Problem to solve: Give every entry again, word for word and in full.

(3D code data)
--- start ---

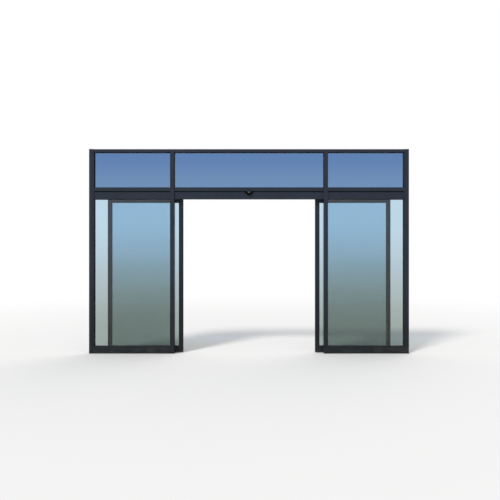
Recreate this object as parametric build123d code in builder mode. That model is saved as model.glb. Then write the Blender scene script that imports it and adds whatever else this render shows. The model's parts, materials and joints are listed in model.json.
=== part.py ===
from build123d import *
import os

os.makedirs("parts", exist_ok=True)

# Automatic bi-parting sliding entrance door: a glazed aluminium frame with two sidelights and three
# top lights, and two framed glass leaves that hang from a track in the header and park behind the
# sidelights. Millimetres. X runs along the wall, +Y points indoors and +Z is up. The origin is on the
# left jamb's wall face, at floor level, in the middle of the frame's depth. The leaves stand open.

# The doorway and the heights above it
doorway_width = 2250
doorway_height = 2321
header_face = 104
shadow_gap = 15
transom_bar_face = 55
transom_light_height = 530
head_face = 45

# The frame's bars
frame_depth = 80
mullion_face = 60
jamb_front_face = 45
jamb_inner_face = 25
jamb_step = 5
rail_setback = 8
header_setback = 17
gap_recess = 15
bottom_rail_face = 105
edge_radius = 1.5

# The panes and the grooves that hold their edges
glass_thickness = 24
glass_recess = 33
glass_bite = 10
pocket_depth = 12
glazing_fit = 0.3

# The sliding leaves
leaf_thickness = 45
leaf_stile_face = 56
leaf_top_rail_face = 60
leaf_bottom_rail_face = 92
leaf_floor_gap = 8
leaf_top_entry = 18
leaf_overlap = 17.5
leaf_showing_when_open = 122.5
leaf_parking_margin = 187.5
leaf_face_clearance = 6
closing_gap = 5
edge_seal_thickness = 5
edge_seal_width = 20

# The operator housing behind the header
operator_height = 152
operator_depth = 120
operator_end_inset = 5
end_cap_thickness = 5
back_plate_thickness = 4
cover_thickness = 3
back_plate_clearance = 7

# The track, and the hangers and rollers that run on it
hanger_length = 160
hanger_thickness = 6
hanger_inset = 200
hanger_foot_reach = 14
hanger_corner_radius = 15
axle_spacing = 100
axle_radius = 5
axle_margin = 20
axle_fit = 0.05
axle_tip = 1.5
shoulder_radius = 8
roller_radius = 20
roller_tread = 8
flange_radius = 23
flange_thickness = 3
rolling_gap = 0.3
track_plate = 6
track_rib_width = 6
track_rib_height = 6
track_leg = 22
track_lip = 10.5
track_over_foot = 30
hanger_clearance = 6

# The floor guides and the motion sensors
guide_plate = 3
guide_upstand = 8
guide_height = 45
sensor_width = 126
sensor_height = 54
sensor_shoulder = 11
sensor_tip_width = 24
sensor_depth = 45
sensor_corner_radius = 5
sensor_front_scale = 0.7
sensor_above_header = 7

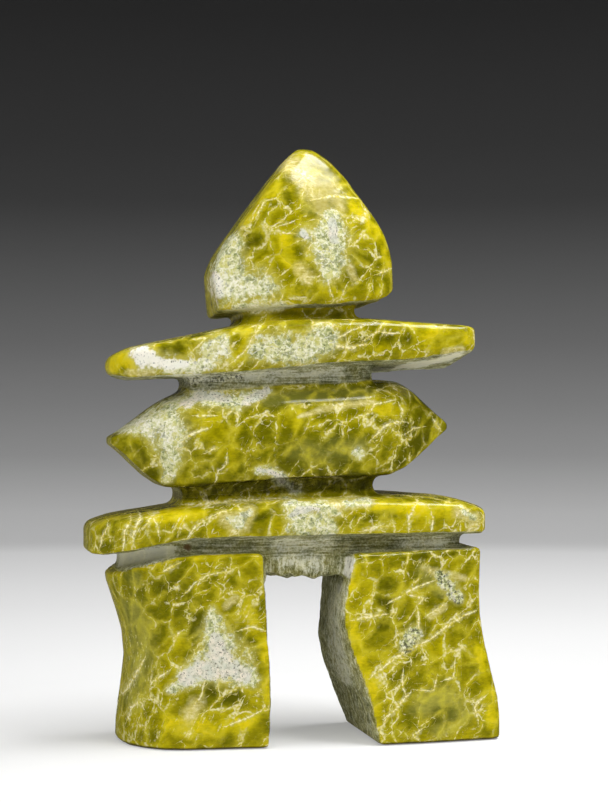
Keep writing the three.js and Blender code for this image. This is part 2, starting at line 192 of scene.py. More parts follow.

--- end ---

Answer to this task:
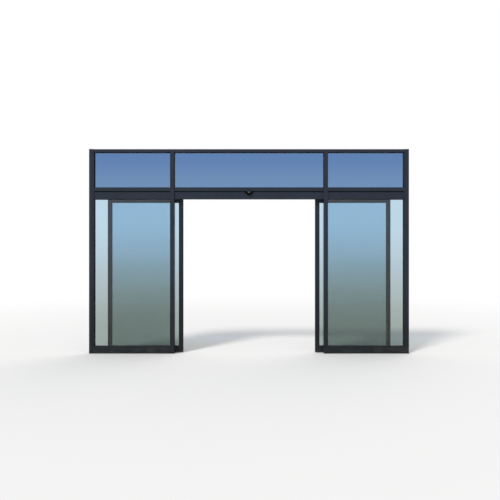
Recreate this object as parametric build123d code in builder mode. That model is saved as model.glb. Then write the Blender scene script that imports it and adds whatever else this render shows. The model's parts, materials and joints are listed in model.json.
=== part.py ===
from build123d import *
import os

os.makedirs("parts", exist_ok=True)

# Automatic bi-parting sliding entrance door: a glazed aluminium frame with two sidelights and three
# top lights, and two framed glass leaves that hang from a track in the header and park behind the
# sidelights. Millimetres. X runs along the wall, +Y points indoors and +Z is up. The origin is on the
# left jamb's wall face, at floor level, in the middle of the frame's depth. The leaves stand open.

# The doorway and the heights above it
doorway_width = 2250
doorway_height = 2321
header_face = 104
shadow_gap = 15
transom_bar_face = 55
transom_light_height = 530
head_face = 45

# The frame's bars
frame_depth = 80
mullion_face = 60
jamb_front_face = 45
jamb_inner_face = 25
jamb_step = 5
rail_setback = 8
header_setback = 17
gap_recess = 15
bottom_rail_face = 105
edge_radius = 1.5

# The panes and the grooves that hold their edges
glass_thickness = 24
glass_recess = 33
glass_bite = 10
pocket_depth = 12
glazing_fit = 0.3

# The sliding leaves
leaf_thickness = 45
leaf_stile_face = 56
leaf_top_rail_face = 60
leaf_bottom_rail_face = 92
leaf_floor_gap = 8
leaf_top_entry = 18
leaf_overlap = 17.5
leaf_showing_when_open = 122.5
leaf_parking_margin = 187.5
leaf_face_clearance = 6
closing_gap = 5
edge_seal_thickness = 5
edge_seal_width = 20

# The operator housing behind the header
operator_height = 152
operator_depth = 120
operator_end_inset = 5
end_cap_thickness = 5
back_plate_thickness = 4
cover_thickness = 3
back_plate_clearance = 7

# The track, and the hangers and rollers that run on it
hanger_length = 160
hanger_thickness = 6
hanger_inset = 200
hanger_foot_reach = 14
hanger_corner_radius = 15
axle_spacing = 100
axle_radius = 5
axle_margin = 20
axle_fit = 0.05
axle_tip = 1.5
shoulder_radius = 8
roller_radius = 20
roller_tread = 8
flange_radius = 23
flange_thickness = 3
rolling_gap = 0.3
track_plate = 6
track_rib_width = 6
track_rib_height = 6
track_leg = 22
track_lip = 10.5
track_over_foot = 30
hanger_clearance = 6

# The floor guides and the motion sensors
guide_plate = 3
guide_upstand = 8
guide_height = 45
sensor_width = 126
sensor_height = 54
sensor_shoulder = 11
sensor_tip_width = 24
sensor_depth = 45
sensor_corner_radius = 5
sensor_front_scale = 0.7
sensor_above_header = 7

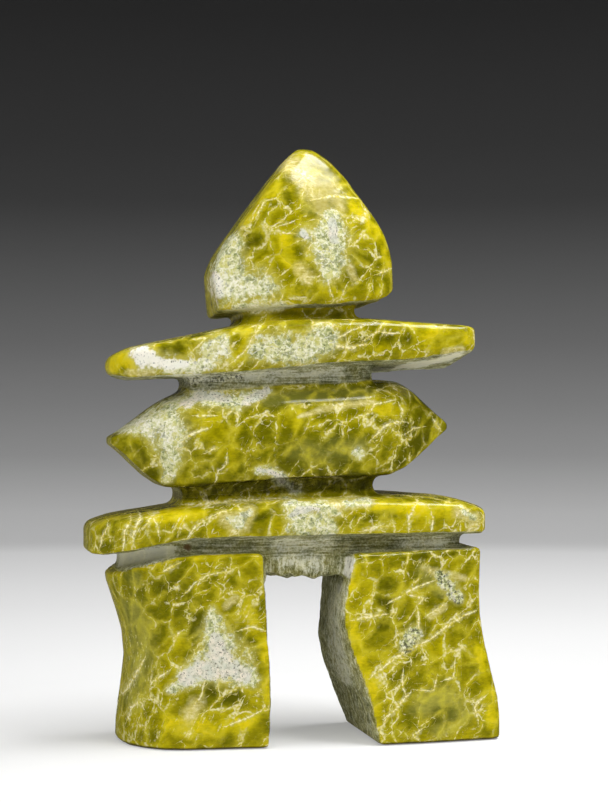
Keep writing the three.js and Blender code for this image. This is part 2, starting at line 192 of scene.py. More parts follow.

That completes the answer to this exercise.